My dad has a very close female friend whom he works with. They spend a great deal of time together at work, and his friend will often come over to our house for a visit; or she might join my dad and mom for community events such as concerts or theatrical performances. Their friendship doesn't demand exclusive time together.
It's not like my mom's same sex friendship with another woman. That friendship is most often manifested by time spent together having deep conversations about important issues in their lives. This friend was there with my mom to help her process through the ramifications of my revealing to her that I am attracted to the same sex.
My mom doesn't talk about that topic (or any other deep topic) alone with a male friend. It's the same with my dad. He has male friends to talk to in private about these deeper questions.
Friendships between members of the same sex look different from friendships between members of the opposite sex.
When concupiscence pollutes the spring water of the friendship with the opposite sex, that friendship doesn't have to die. It can be maintained as a social friendship where concupiscence does not have the same influence.
Is the same true of same sex friendships that are polluted by concupiscence? Can those friendships survive?
My Polluted Friendships
That's what the debate around the Revoice Conference seems to be focused on. How can people attracted to the same sex be friends with people who are attractive to them? As a man who is sexually and romantically attracted to other men, and determined to mortify the flesh, take up my cross, and follow Christ, I got emotional reading this debate. It is a very hard thing to talk about. It is much harder to actually do.
I'm going to write about some of my general experiences with same-sex friendship below. It is a very sensitive thing to share.

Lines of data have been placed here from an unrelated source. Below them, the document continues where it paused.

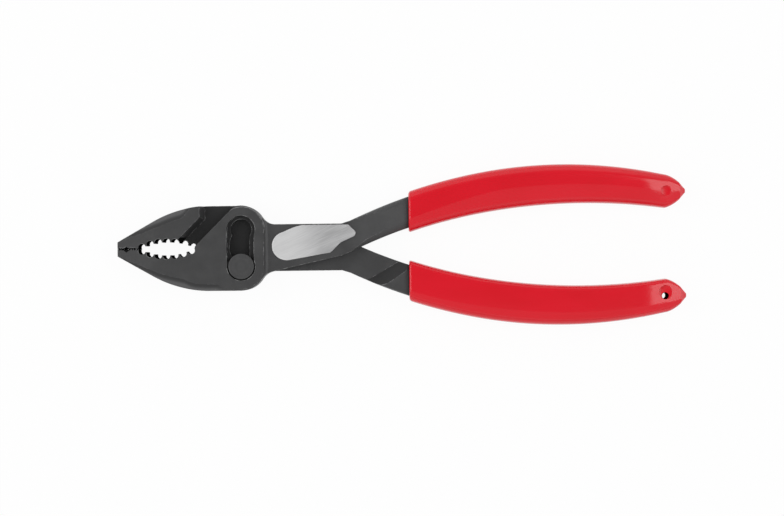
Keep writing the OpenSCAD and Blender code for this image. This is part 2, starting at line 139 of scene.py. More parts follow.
class Sheet:
    """A node tree, with one method that adds any node."""

    def __init__(self, tree: bpy.types.NodeTree) -> None:
        """Empties the tree, so that it holds this sheet's nodes only."""
        tree.nodes.clear()
        self.tree = tree

    def node(
        self,
        kind: str,
        settings: dict[str, object] | None = None,
        inputs: dict[str | int, object] | None = None,
    ) -> bpy.types.Node:
        """Adds a node.

        Args:
            kind: The node's type.
            settings: Its properties, set before its sockets are fed.
            inputs: Values, or sockets and signals to link, by socket name or number.

        Returns:
            The new node.
        """
        made = self.tree.nodes.new(kind)
        for name, value in (settings or {}).items():
            setattr(made, name, value)
        for name, value in (inputs or {}).items():
            source = value.socket if isinstance(value, Signal) else value
            if isinstance(source, bpy.types.NodeSocket):
                self.tree.links.new(source, made.inputs[name])
            else:
                made.inputs[name].default_value = source
        return made

    def place(self) -> bpy.types.NodeSocket:
        """Object coordinates, which stay with the piece."""
        return self.node("ShaderNodeTexCoord").outputs["Object"]

    def parts(self, vector: bpy.types.NodeSocket) -> tuple[Signal, Signal, Signal]:
        """Splits a vector.

        Args:
            vector: The vector's socket.

        Returns:
            Its three parts, as signals.
        """
        split = self.node("ShaderNodeSeparateXYZ", inputs={0: vector})
        x, y, z = (Signal(self, out) for out in split.outputs)
        return x, y, z

    def axes(self, place: bpy.types.NodeSocket) -> tuple[Signal, Signal, Signal]:
        """The three coordinates of a place, as signals in millimetres."""
        x, y, z = (part * (1 / MM) for part in self.parts(place))
        return x, y, z

    def own_normal(self) -> bpy.types.NodeSocket:
        """The normal of the flat face itself."""
        return self.node("ShaderNodeNewGeometry").outputs["True Normal"]

    def grain(self, place: bpy.types.NodeSocket, size: float, detail: float = 3.0) -> Signal:
        """Noise with grains of about a given size.

        Args:
            place: Coordinates in metres.
            size: Grain size in millimetres.
            detail: Number of finer layers.

        Returns:
            Noise from 0 to 1.
        """
        inputs = {"Vector": place, "Scale": 1 / (size * MM), "Detail": detail}
        return Signal(self, self.node("ShaderNodeTexNoise", inputs=inputs).outputs[0])

    def turned(self, place: bpy.types.NodeSocket, degrees: float, scale: Triple) -> bpy.types.NodeSocket:
        """Coordinates turned about Z and then scaled.

        Args:
            place: The coordinates to turn.
            degrees: Angle about Z.
            scale: Factor for each axis after the turn.

        Returns:
            The new coordinates.
        """
        turn = (0, 0, -math.radians(degrees))
        spun_place = self.node("ShaderNodeMapping", inputs={"Vector": place, "Rotation": turn}).outputs[0]
        return self.node("ShaderNodeMapping", inputs={"Vector": spun_place, "Scale": scale}).outputs[0]

    def blend(self, share: Signal, start: object, end: object) -> bpy.types.NodeSocket:
        """A colour between two others.

        Args:
            share: 0 for the first colour and 1 for the second.
            start: First colour, four numbers or a socket.
            end: Second colour, four numbers or a socket.

        Returns:
            The mixed colour.
        """
        made = self.node("ShaderNodeMix", {"data_type": "RGBA"}, {0: share, 6: start, 7: end})
        return made.outputs[2]

    def rounded(self, radius: float) -> bpy.types.NodeSocket:
        """The normal with edges rounded by a radius in millimetres."""
        return self.node("ShaderNodeBevel", {"samples": 8}, {"Radius": radius * MM}).outputs[0]

    def edges(self, rounded: bpy.types.NodeSocket, low: float, high: float) -> Signal:
        """A mask along the edges, where the rounded normal leaves the face's own.

        Args:
            rounded: The rounded normal.
            low: Turn of the normal, as 1 less its cosine, at which the mask starts.
            high: Turn at which it is full.

        Returns:
            The mask.
        """
        own = self.own_normal()
        turn = self.node("ShaderNodeVectorMath", {"operation": "DOT_PRODUCT"}, {0: rounded, 1: own})
        return (1 - Signal(self, turn.outputs["Value"])).rise(low, high)

    def bump(
        self, height: Signal, depth: float, normal: bpy.types.NodeSocket | None = None
    ) -> bpy.types.NodeSocket:
        """A normal bent by a height.

        Args:
            height: Height from 0 to 1.
            depth: Depth in millimetres that a height of 1 stands for.
            normal: The normal to bend, or none for the surface's own.

        Returns:
            The bent normal.
        """
        inputs: dict[str | int, object] = {"Height": height, "Distance": depth * MM}
        if normal is not None:
            inputs["Normal"] = normal
        return self.node("ShaderNodeBump", inputs=inputs).outputs[0]

    def layered(self, share: Signal, under: bpy.types.Node, over: bpy.types.Node) -> bpy.types.Node:
        """Lays one shader over another.

        Args:
            share: 0 for the lower shader and 1 for the upper.
            under: The lower shader.
            over: The upper shader.

        Returns:
            The mixed shader.
        """
        return self.node("ShaderNodeMixShader", inputs={0: share, 1: under.outputs[0], 2: over.outputs[0]})

    def matt(self, colour: Colour) -> bpy.types.Node:
        """A matt shader of one colour."""
        return self.node("ShaderNodeBsdfDiffuse", inputs={"Color": opaque(colour)})

    def surface(self, shader: bpy.types.Node) -> None:
        """Sends a shader to the tree's output."""
        self.node("ShaderNodeOutputMaterial", inputs={"Surface": shader.outputs[0]})


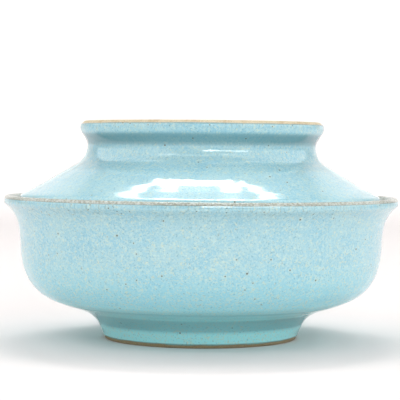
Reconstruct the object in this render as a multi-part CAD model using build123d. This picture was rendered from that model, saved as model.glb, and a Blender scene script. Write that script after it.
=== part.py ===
"""Lidded rice bowl in glazed stoneware, millimetres.

Two thrown pieces. The bowl has a foot ring, a low wide belly, a drawn-in
throat and a flared lip. The lid is a shallow dome with a waisted grip ring,
which is also the lid's own foot when it is turned over. The lid's rounded edge
rests in the flare inside the bowl's lip.

Frame: Z is the axis of both pieces and points up, and z = 0 is the surface
that the foot ring stands on.
"""

from build123d import *
import os
import math

# ---------------------------------------------------------------- dimensions
RIM_R = 70.0  # widest radius, at the nose of the bowl's lip
BOWL_H = 50.1  # foot underside to the top of the lip
LIP_NOSE_R = 1.2  # rounding radius of the lip's nose
LIP_LEAN_OUT = 39.5  # degrees from vertical of the flare's outside where it meets the nose
LIP_LEAN_IN = 51.0  # and of its inside

FOOT_FLAT_IN = 30.6  # flat bearing face of the foot ring, inner radius
FOOT_FLAT_OUT = 33.6  # and outer radius
FOOT_EDGE_R = 0.8  # rounding of the foot ring's edges
FOOT_RECESS = 5.7  # height of the recess under the bowl at its centre
FLOOR_Z = 10.9  # top of the bowl's floor at its centre

LID_TOP = 77.1  # foot underside to the top of the grip ring
GRIP_R = 43.42  # widest radius of the grip ring
GRIP_NECK_R = 40.79  # radius of the waist below it, at its narrowest station
GRIP_FLAT_IN = 39.6  # flat top of the grip ring, inner radius
GRIP_FLAT_OUT = 41.6  # and outer radius
GRIP_FLOOR_Z = 67.6  # floor of the recess inside the grip ring, at its centre
DOME_Z = 63.6  # underside of the lid at its centre

EDGE_NOSE_R = 1.6  # rounding radius of the lid's edge
EDGE_R = 63.75  # widest radius of the lid's edge
EDGE_Z = 46.52  # height of the centre of that rounding with the lid on, 0.1 mm clear of the flare

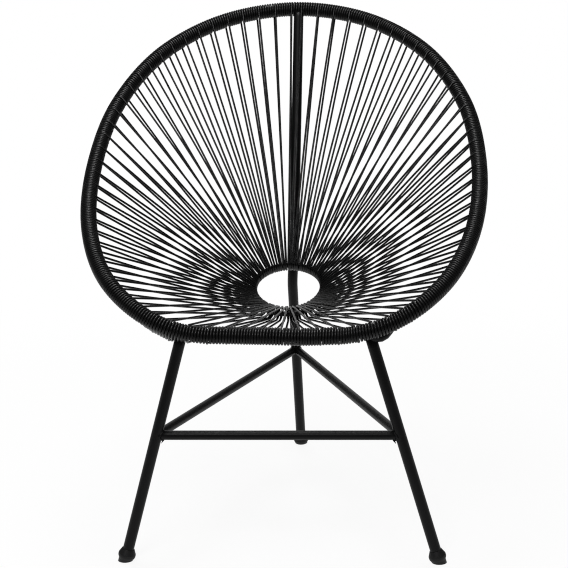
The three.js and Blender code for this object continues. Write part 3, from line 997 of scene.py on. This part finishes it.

For most of my life, my friendships with other men have been tinged with romantic longings and sexual desires. These feelings persist in my friendships even after I shut them down time and time again. I long for romance, remind myself of the truth, and then face the same longing again.
Apart from friendships during my childhood and temporary respites when I enjoy friendship without any of these desires manifesting, this is a constant struggle.
I often find myself longing for a romantic commitment from a male friend. I long for us to devote ourselves to one another for life. When my close friends go away for family vacations, I find myself longing to go with them and to be introduced to their families as a significant friend. At weddings especially I find myself wanting the individual attention displayed on the dance floor - not only by the groom to his bride, but by all the married couples dancing together celebrating the long years of their commitments. The last time I was at a wedding I nearly had to leave the room because everywhere I looked I saw a man pursuing someone intently and passionately, and I wanted them to look at me that way.
That's the romantic longing I often face in my male friendships. Then there are the sexual desires.
These sexual desires are persistent. I have been driving with friends on long road trips and had strong sexual desires well up within me. I had to reject those desires over and over again as the miles flew by and my friend sat next to me unaware of my internal struggle. Once I was playing board games with a group of friends, laughing, and sharing a light moment after a heavy week. I was dealing the cards one minute and having unsolicited sexual thoughts about them the next.
Concupiscence is nearly perpetual in my relationships with male friends. These desires are present in nearly all times and places, and even when I'm simply thinking about my friends. The desires sometimes debilitate me. I'll hang my head down and stop looking at friends. I'll ask them if we can finish the conversation, and lunch, another time. I'll awkwardly excuse myself from the room and go splash cold water in my face and cry as I beg God to relieve me of the fantasies.
It's not easy being friends with men I'm deeply attracted to. I love them as friends and brothers-in-Christ. I love them with "philia" love. Brotherly love. It is a good thing.
This brotherly love battles against the disordered desires I simultaneously feel toward men. The romantic longings and the sexual desires are part of "eros" love. Erotic love. Eros misdirected ceases to be "love" at all, and becomes only lust.
How Should we Then Love?
Eros must be properly directed in order to be love at all. Concupiscence is the desire of a fallen man. It is what comes naturally because of the sin nature inherited through Adam. I must bring every thought captive and submit it to Christ. (2 Corinthians 10:5)
That's why it's important to know whether concupiscence is sinful immediately, or whether it requires an act of the will to become sin. If it is sinful from its inception, it must be killed at its inception. If it is sinful only after being acted on, then we don't need to bring concupiscence into submission, but only our reactions are to be "brought into captivity." (2 Corinthians 10:5 again.)
Revoice adherents appear to want to treat concupiscence carefully, focusing not on the inception of the lust, but only on the response thereto. Workshops address questions of "unrequited love" and "find[ing] the goodness in loving someone even if those feelings are, at some point, romantic."
These topics are predicated on the idea that the erotic desires - the romantic desires - are still "love" and not lust. It is premised on the idea that at some level the desires are not disordered, but have some value in themselves.
Stronger voices call for the total mortification of concupiscence - giving no quarter or respite to the enemy of what is true.
I side with those who have called for total warfare against concupiscence. I did not choose it, but it has polluted my friendships for quite long enough. I will not coddle it or come to terms with it. I will give it no beachhead in my life to start an invasion of my friendship with a brother-in-Christ. I will do battle.
I will pursue godliness.
Put to death therefore what is earthly in you: sexual immorality, impurity, passion, evil desire, and covetousness, which is idolatry. On account of these the wrath of God is coming. In these you too once walked, when you were living in them. But now you must put them all away: anger, wrath, malice, slander, and obscene talk from your mouth. Do not lie to one another, seeing that you have put off the old self with its practices and have put on the new self, which is being renewed in knowledge after the image of its creator.
Post Script: I was asked by an anonymous female friend to clarify that this post does not implicate the relationships I have with my many female friends. It was written to address only my friendships with males.